Однако под утро мне в голову пришли весьма разумные мысли. Я спрашивал себя: откуда происходит это высокомерное, идиотское презрение к мелочам обывательской жизни? Откуда идет эта нелепая чувствительность поэтических натур, кои полагают, что марают себя, соприкасаясь с прозаическими нуждами? Откуда, наконец, эта непонятная ненависть к реальной жизни?
«Неблагодарный! — думал я. — Ты возмущаешься, ибо счет за свечу и мыло составлен и предъявлен Корой, тогда как тебе надлежало целовать прелестную ручку, которая оказывала тебе помощь, когда ты болел, а ты об этом и не подозревал. Что бы ты делал, несчастный мечтатель, если какой-либо честный и доверчивый человек не согласился бы излить на тебя благодеяния своего ремесла, не располагая никаким иным залогом уплаты, кроме твоего тощего гардероба и твоего жалкого одра? И если бы ты умер и не мог прочитать написанного в сем счете и оплатить его, где найти твоих наследников, которые смогли бы вернуть Коре из твоего имущества тридцать франков и пятьдесят сантимов?»
Думал я и о том, что целебное питье, которое спасло меня от страданий и уберегло от смерти, приготовила Кора. «Кто знает, — думал я, — не сотворила ли она колдовства, не нашептала ли молитву, чтобы придать тому питью способность меня исцелить? Не подмешала ли она туда слезы сострадания в день, когда я коснулся врат гробницы? О, святая слеза! О небесное лекарство!»
В таком состоянии пребывал я, когда бакалейщик по стучался в мою дверь.
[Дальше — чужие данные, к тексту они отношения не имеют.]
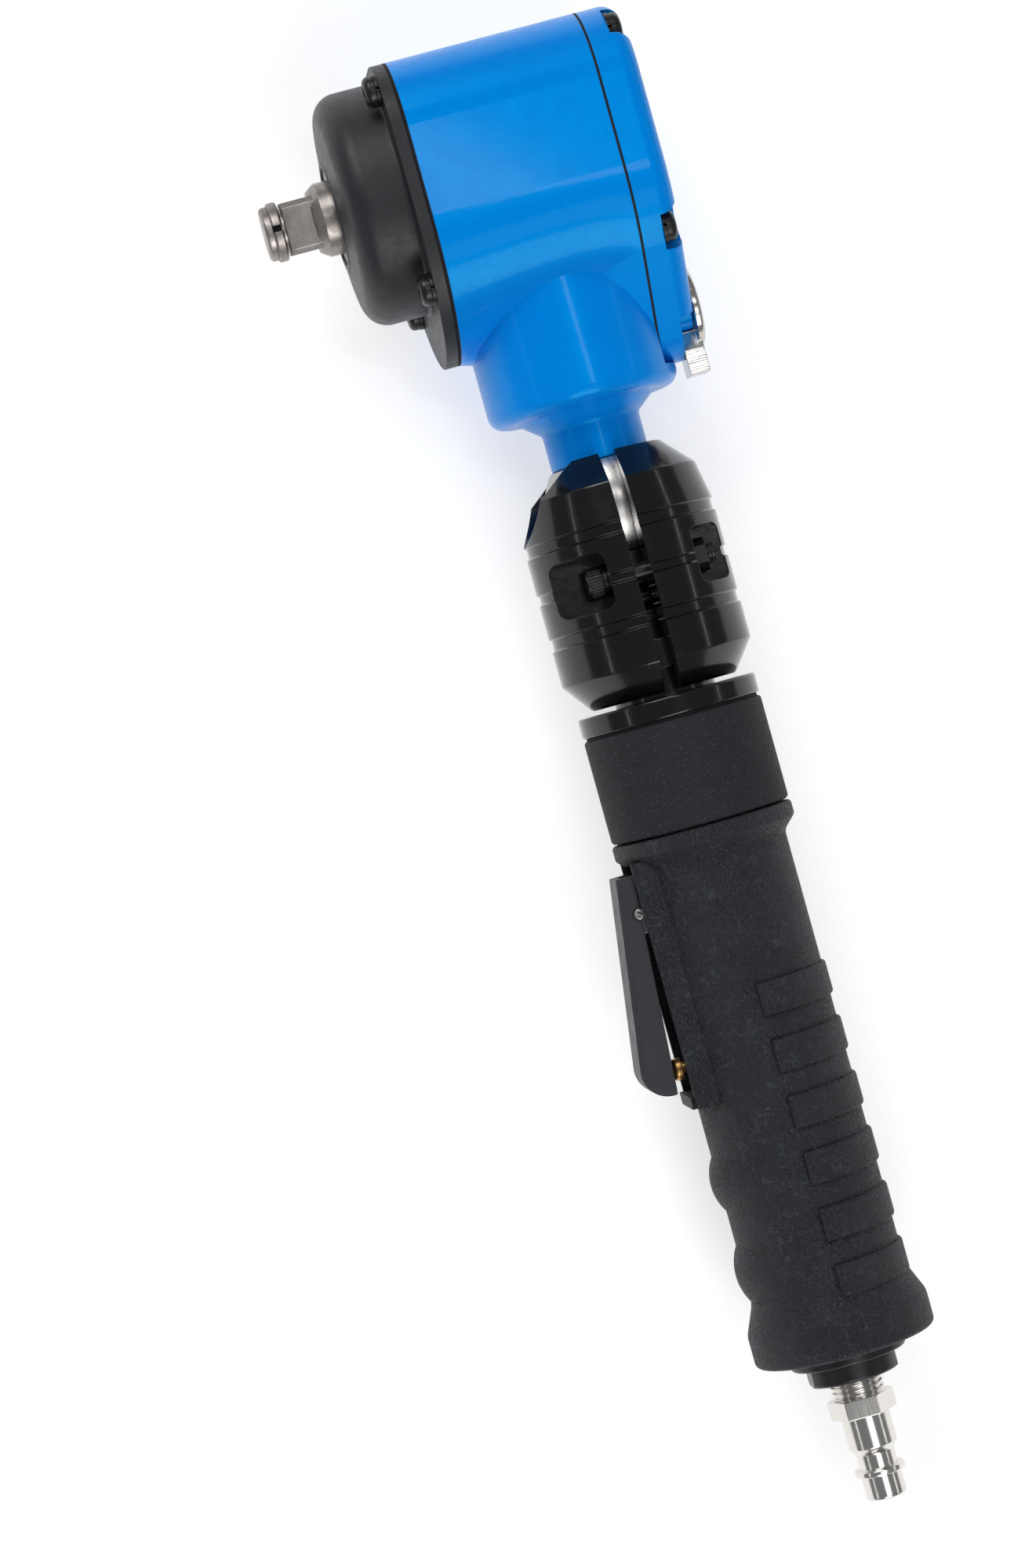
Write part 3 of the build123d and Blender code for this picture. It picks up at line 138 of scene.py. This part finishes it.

— Послушайте, господин Жорж, мы с женой боимся, что вы рассердились. Кора сказала нам, что у вас был изумленный вид и вы приняли счет, не сказавши ни слова. Не хотелось бы мне, чтобы вы думали о нас как об обманщиках. Нам трудно сейчас, вот в чем дело. Торговля идет неважно, но, если вам нужны деньги, мы найдем средство, чтобы вернуть вам ваши, да и ссудить вам немножко.
Я кинулся ему в объятия с изъявлением благодарности
— Вы благородный почтенный человек! — воскликнул я. — Все, что есть у меня, все это — ваше! Рассчитывайте на меня и в жизни и в смертный час.
Я долго еще говорил в лихорадочном возбуждении Он смотрел на меня большими серыми глазами, круглыми, как у кота. Наконец я кончил.
— В добрый час, — сказал он тоном человека, понявшего, что невозможно разгадать загадку, — наведывайтесь к нам время от времени и не оставляйте нас без ваших заказов.